What is needed:
Print the full listing exactly.
--- start of Given information ---
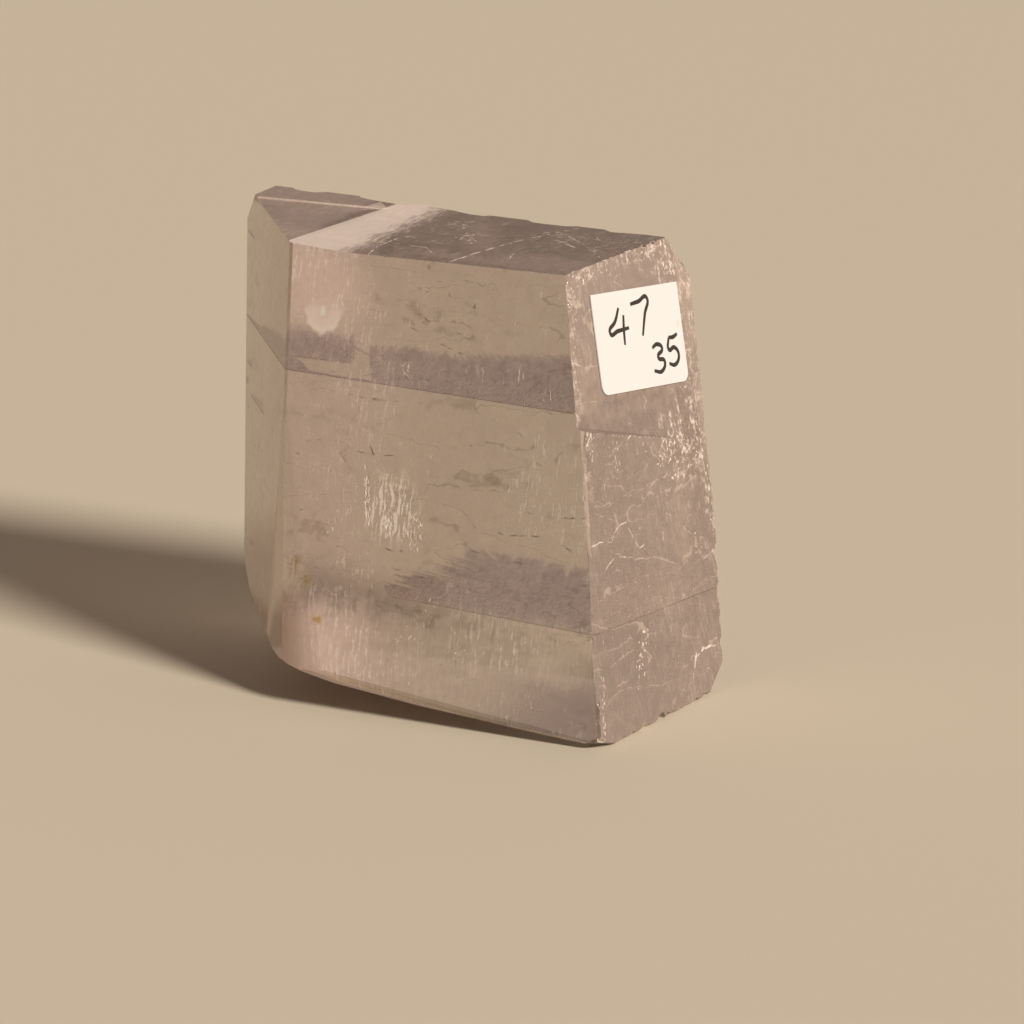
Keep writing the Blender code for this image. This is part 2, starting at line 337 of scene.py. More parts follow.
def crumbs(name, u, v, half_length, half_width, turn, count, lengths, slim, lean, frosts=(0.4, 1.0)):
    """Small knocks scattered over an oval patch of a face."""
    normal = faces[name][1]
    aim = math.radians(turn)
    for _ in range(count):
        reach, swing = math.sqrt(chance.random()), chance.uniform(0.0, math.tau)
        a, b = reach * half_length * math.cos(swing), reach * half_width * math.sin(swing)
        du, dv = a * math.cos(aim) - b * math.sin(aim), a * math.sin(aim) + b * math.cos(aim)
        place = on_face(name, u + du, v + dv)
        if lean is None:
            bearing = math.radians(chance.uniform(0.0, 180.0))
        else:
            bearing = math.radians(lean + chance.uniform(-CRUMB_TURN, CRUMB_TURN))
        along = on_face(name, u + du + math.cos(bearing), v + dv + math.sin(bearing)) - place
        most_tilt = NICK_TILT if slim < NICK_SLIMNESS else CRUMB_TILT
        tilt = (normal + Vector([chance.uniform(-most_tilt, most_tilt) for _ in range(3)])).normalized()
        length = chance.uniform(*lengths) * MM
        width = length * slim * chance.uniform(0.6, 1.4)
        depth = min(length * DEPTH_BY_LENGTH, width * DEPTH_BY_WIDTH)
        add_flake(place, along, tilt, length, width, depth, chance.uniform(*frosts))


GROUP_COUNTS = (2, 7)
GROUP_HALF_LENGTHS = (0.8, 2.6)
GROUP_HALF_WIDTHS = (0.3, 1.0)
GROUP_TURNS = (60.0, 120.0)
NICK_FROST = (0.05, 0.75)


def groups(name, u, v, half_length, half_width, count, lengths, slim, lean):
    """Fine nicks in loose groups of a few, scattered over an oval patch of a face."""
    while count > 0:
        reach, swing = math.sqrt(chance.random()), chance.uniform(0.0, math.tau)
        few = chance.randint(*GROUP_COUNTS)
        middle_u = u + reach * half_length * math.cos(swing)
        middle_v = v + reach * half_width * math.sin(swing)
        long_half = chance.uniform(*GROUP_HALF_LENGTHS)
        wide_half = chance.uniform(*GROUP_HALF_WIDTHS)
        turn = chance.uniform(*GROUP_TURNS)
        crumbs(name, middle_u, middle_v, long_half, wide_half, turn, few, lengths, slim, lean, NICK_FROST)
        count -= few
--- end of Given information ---
Finished task:
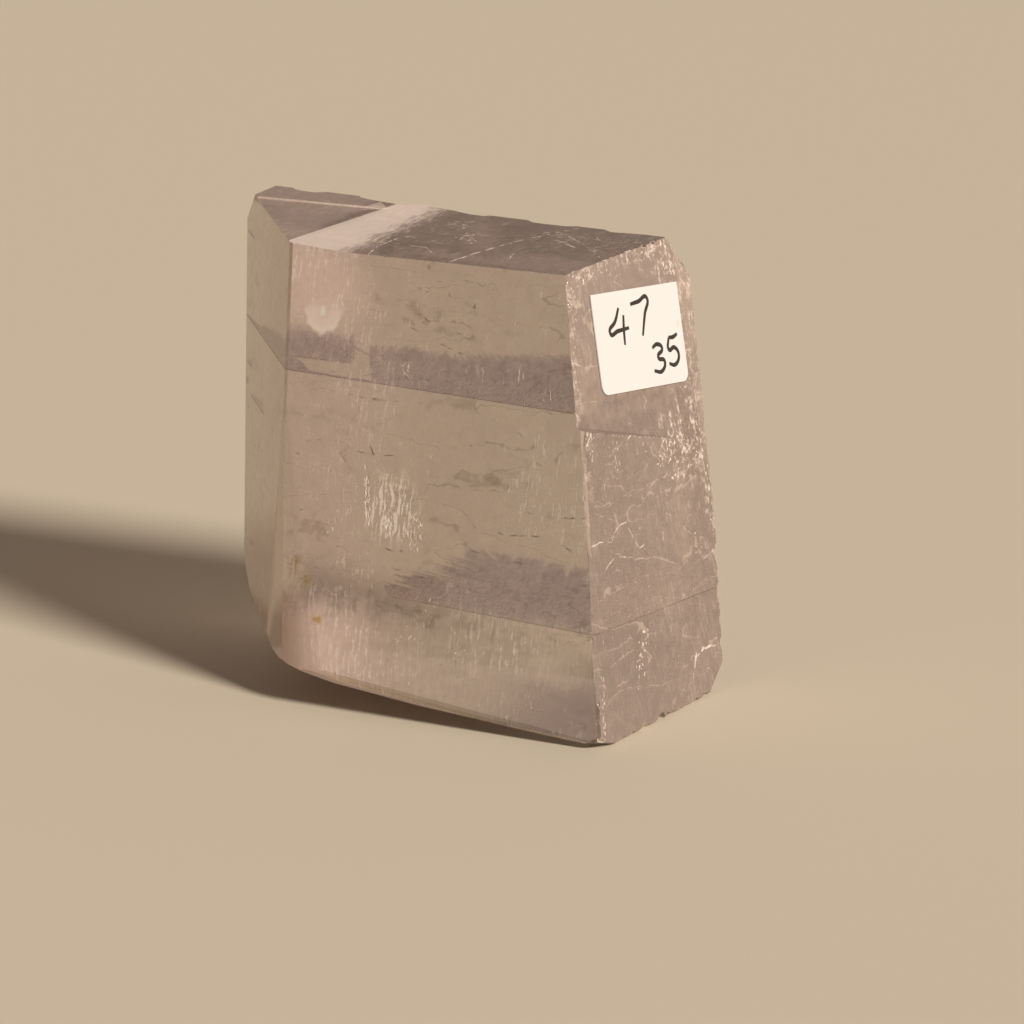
Keep writing the Blender code for this image. This is part 2, starting at line 337 of scene.py. More parts follow.
def crumbs(name, u, v, half_length, half_width, turn, count, lengths, slim, lean, frosts=(0.4, 1.0)):
    """Small knocks scattered over an oval patch of a face."""
    normal = faces[name][1]
    aim = math.radians(turn)
    for _ in range(count):
        reach, swing = math.sqrt(chance.random()), chance.uniform(0.0, math.tau)
        a, b = reach * half_length * math.cos(swing), reach * half_width * math.sin(swing)
        du, dv = a * math.cos(aim) - b * math.sin(aim), a * math.sin(aim) + b * math.cos(aim)
        place = on_face(name, u + du, v + dv)
        if lean is None:
            bearing = math.radians(chance.uniform(0.0, 180.0))
        else:
            bearing = math.radians(lean + chance.uniform(-CRUMB_TURN, CRUMB_TURN))
        along = on_face(name, u + du + math.cos(bearing), v + dv + math.sin(bearing)) - place
        most_tilt = NICK_TILT if slim < NICK_SLIMNESS else CRUMB_TILT
        tilt = (normal + Vector([chance.uniform(-most_tilt, most_tilt) for _ in range(3)])).normalized()
        length = chance.uniform(*lengths) * MM
        width = length * slim * chance.uniform(0.6, 1.4)
        depth = min(length * DEPTH_BY_LENGTH, width * DEPTH_BY_WIDTH)
        add_flake(place, along, tilt, length, width, depth, chance.uniform(*frosts))


GROUP_COUNTS = (2, 7)
GROUP_HALF_LENGTHS = (0.8, 2.6)
GROUP_HALF_WIDTHS = (0.3, 1.0)
GROUP_TURNS = (60.0, 120.0)
NICK_FROST = (0.05, 0.75)


def groups(name, u, v, half_length, half_width, count, lengths, slim, lean):
    """Fine nicks in loose groups of a few, scattered over an oval patch of a face."""
    while count > 0:
        reach, swing = math.sqrt(chance.random()), chance.uniform(0.0, math.tau)
        few = chance.randint(*GROUP_COUNTS)
        middle_u = u + reach * half_length * math.cos(swing)
        middle_v = v + reach * half_width * math.sin(swing)
        long_half = chance.uniform(*GROUP_HALF_LENGTHS)
        wide_half = chance.uniform(*GROUP_HALF_WIDTHS)
        turn = chance.uniform(*GROUP_TURNS)
        crumbs(name, middle_u, middle_v, long_half, wide_half, turn, few, lengths, slim, lean, NICK_FROST)
        count -= few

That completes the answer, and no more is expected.